In both the first reading as well as in the gospel, we see people acting out of a sense of entitlement rather than gratitude. The Israelites complained to Moses about their lack of food. They had forgotten that it was God who had liberated them from the misery of slavery. Strangely, God in His mercy rewarded them by raining down manna from heaven. Similarly, the crowds in the gospel demand that our Lord gives them this “bread of God … which comes down from heaven and gives life to the world,” despite having feasted on a sumptuous meal of miraculously multiplied bread and fish. Instead of reprimanding them for their greed and sense of entitlement, our Lord provides them with this life-saving truth of the Bread of Life - our Lord Himself is that very Bread of Life. Yes, our Lord is truly, really and substantially present in the Eucharist today, the true bread of heaven that gives life to the world.

In these past few months where many of you have been forced to observe intermittent fasting from the Eucharist due to the lockdowns, I hope that you have had the opportunity to reflect deeply on the mystery of the Eucharist and the privilege of receiving Holy Communion. In the past, when Masses and Holy Communion were readily available, and many took it for granted because of its unobstructed accessibility, many may have unknowingly suffered a loss of the sense of the sacredness for this sacrament. As the adage goes, “familiarity breeds contempt.”

We often forget that receiving our Lord in the Blessed Sacrament is a privilege rather than a right. If it is a right, then God and the Church owes us a duty to dispense it to us without questioning our motives or disposition. But if it is a privilege, then the Eucharist is a pouring forth of God’s beneficent grace to the undeserving, a privilege which we should never take lightly. And this is why we pray this at every Mass before receiving Holy Communion: “Lord, I am not worthy to receive you under my roof, but only say the word and I shall be healed.” This sense of unworthiness is also reflected in one of the two prayers said by the priest quietly before he receives the body and blood of Christ: “May the receiving of your Body and Blood, Lord Jesus Christ, not bring me to judgment and condemnation, but through your loving mercy be for me protection in mind and body and a healing remedy.”

The teaching and practice of the Church is rather clear. We receive Holy Communion only when we are in communion with God and His Church. In order to receive Holy Communion, a Catholic must be in a state of grace, meaning that no mortal sins have been committed. If one is in a state of mortal sin, then it is necessary to have those sins forgiven in the Sacrament of Penance before receiving Holy Communion.

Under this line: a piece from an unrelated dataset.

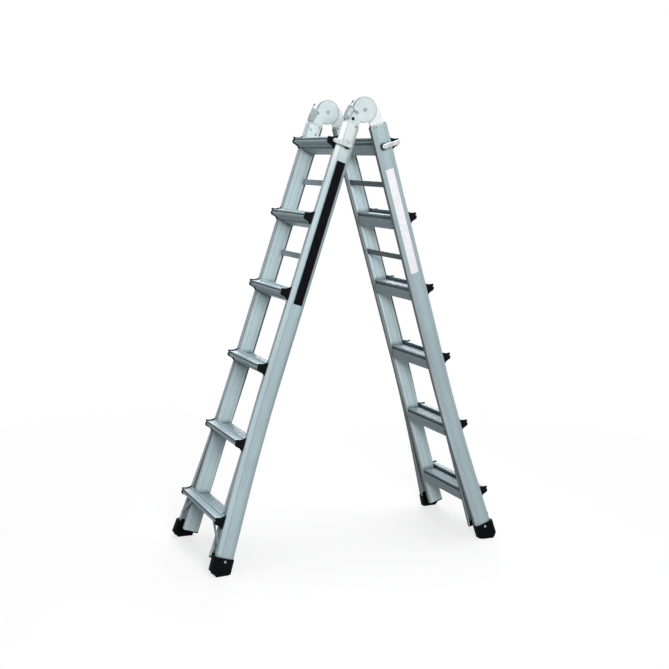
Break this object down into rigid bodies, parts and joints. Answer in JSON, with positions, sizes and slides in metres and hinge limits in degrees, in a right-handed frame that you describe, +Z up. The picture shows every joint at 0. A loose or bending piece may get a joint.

That discipline is based on the clear teaching of Saint Paul, who says that to receive the Eucharist unworthily is to invite condemnation (1 Corinthians 11:29). Saint Paul was encouraging the church to live the faith authentically, entirely and with integrity.

We who profess the faith of the Church, must live as the church commands us because through His Church, Jesus Christ calls us to repentance, forgiveness and holiness. To approach the Eucharist otherwise is to condemn ourselves at the altar of the Lord. That is why we say that the Holy Eucharist, both offers us “a healing remedy” for those who are properly disposed, but can be poisonous for those who are not. This risk comes with our freedom to live lives that are coherent or incoherent; lives that are consistent with God’s truth or not. To approach the Eucharist casually and without the fear of possible condemnation is to risk one’s eternal salvation. That is why when the Church trivialises the danger of an unworthy reception of the Eucharist, she fails to properly love those who continue to jeopardise their souls.

To modern ears, the above may sound unmerciful and unloving. Yes, love is indeed merciful, but authentic love is also truthful. Our Lord in His ministry gives us many examples: Saint Peter and the apostles, the woman caught in adultery, Zacchaeus, and the Samaritan woman. Love acknowledges that condemnation is within reach. It recognises that how we approach the altar and the reception of the Eucharist requires a sense of the sacred which is preceded by a healthy fear of the Lord.

The Eucharist is a gift, not an entitlement, and the sanctity of that gift is only diminished by unworthy reception. While it is likely that too many receive the Eucharist in a state that is objectively separated from God without having made a good confession, this is no reason to lower the bar. Low expectations lead to mediocrity not spiritual excellence, and the path to hell is pathed by spiritual sloth. This is not an issue of equity or equality but of sanctity. We are all called and challenged to imitate the Saints, which is to say to imitate Christ. None of us are perfect, as no saint is perfect from birth save for the Blessed Virgin Mary, which means that we are constantly called to repent, amend our ways and deepen our communion with God before we receive Holy Communion in a worthy fashion. Only then can we utter with true conviction, humility and gratitude, these words: “Lord, give us that bread (the Eucharist) always.”